DBRS also confirmed the short-term foreign and local currency issuer ratings at R-4 and maintained the Stable trend.
“The ratings reflect Cyprus’ solid fiscal performance in recent years progress,” says an announcement, issued on Friday. DBRS notes that the upgrade is driven by Cyprus’ strong fiscal results over the past two years and declining imbalances in the private sector.
“Fiscal reforms adopted in recent years should help maintain a sound budget position” while at the same time, both household and non-financial corporate debt have declined and there has been progress in the resolution of non-performing loans, DBRS notes.
According to the rating agency, the Stable trend on the ratings is a reflection of the substantial challenges still ahead, despite the economic recovery. “While falling from their peaks, non-performing loans remain very high, weighing on the performance of the banking sector” is it added. Moreover, it is noted that private sector debt, although trending downwards, is still high as is public sector debt.
DBRS says that strengthened institutions, together with a favourable corporate tax environment, support the attractiveness of Cyprus as a business services centre.

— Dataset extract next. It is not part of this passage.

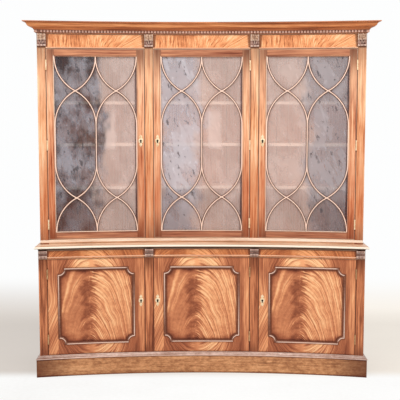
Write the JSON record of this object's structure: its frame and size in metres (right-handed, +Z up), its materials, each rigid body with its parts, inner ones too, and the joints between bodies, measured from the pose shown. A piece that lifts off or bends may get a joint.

The ratings agency remarks that upward rating action will depend on Cyprus’ ability to sustain economic growth over the medium term. “The continued recovery ofthe economy and the sustainability of the fiscal adjustment should firmly place public debt dynamics on a downward trajectory” it is noted.
A material reduction of non-performing loans or strong progress on privatisations that leads to a faster-than-expected decline in public debt could also put upward pressure on the ratings.However, if a prolonged period of significantly weak growth were to materialise, combined with large fiscal imbalances and higher financing needs, DBRS says this could result in downward pressure on the ratings.